I still don’t know how this monstrosity came out of my kitchen. Before the shop was open, I was trying to make a smoked salmon for a weekend special. I was pretty proud of it when it first came out. I was so excited, I brought it to a meeting with my sister and our brand manager. It was at a fancy coffee shop, and when I plopped it on the table and opened up the seaweed wrapping, it released this noxious fish-and-chickpea smell. Our brand manager almost threw up. I have never tried to make smoked salmon again.
What are some of your best sellers?
The Korean ribs, which I made by accident, have been a staple since we first opened. The Italian sausage was one of our first five products we had at the farmers’ market, and it’s still one of the most popular. The cheddar cheese is the third-best seller because it’s all-purpose. For people who haven’t tried vegan cheese before, it’s familiar. Our mozzarella is on a lot of menus around town and around the country.
What are you workshopping right now?
Right now, I’m trying to perfect our rib-eye steak. It’s really good as it is, but I’m trying to make little tweaks here and there. I make 95 percent of the cheeses here, and I still make tweaks every week. Vegan cheese is an interesting beast that refuses to be tamed, but I’ve tamed it pretty well. When we were at the farmers’ market, our customers gave us a lot of feedback and were brutally honest. It was like a giant focus group of outspoken Minnesotans.
What is the most challenging part of the business?
There is a lot of uncharted territory when it comes to being a small business in this industry. We are paving the way for vegan shops. There are a lot more popping up around the country. It’s certainly a fun time to be in the vegan sphere. We’re all making new things and getting better together.
Is there a community among small businesses in Minneapolis?
Minneapolis is unique in this way.
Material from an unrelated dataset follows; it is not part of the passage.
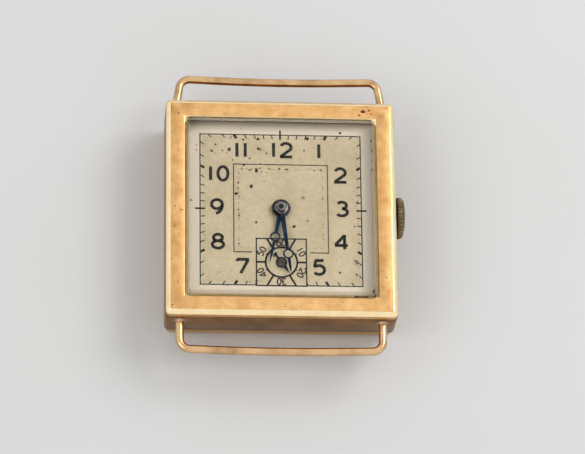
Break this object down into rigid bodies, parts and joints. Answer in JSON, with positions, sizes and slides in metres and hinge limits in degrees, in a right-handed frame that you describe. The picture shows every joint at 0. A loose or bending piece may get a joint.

When we were first starting out, we would do a lot of pop-ups at Sisyphus, a local brewery that was just getting started. We both benefited hugely from that. And we still carry a lot of products in the shop from companies we grew up with in the farmers’ market. A lot of small vegan businesses will do pop-ups in the store. “A rising tide raises all ships”—that’s something we’ve had to embrace in Minneapolis for all of us to survive, and it feels really nice.
What makes you and Aubry such a successful duo?
We have the same goals and willpower, but we’re very different. She’s a little more calculated and exact. I’m a bit louder and more extroverted—and maybe funnier. We balance each other out very well. I’m always raring to go on new projects, and she’s there to pull back the reins, but when it’s time to make a move and she’s hesitant, I’ll encourage her. It’s working well so far.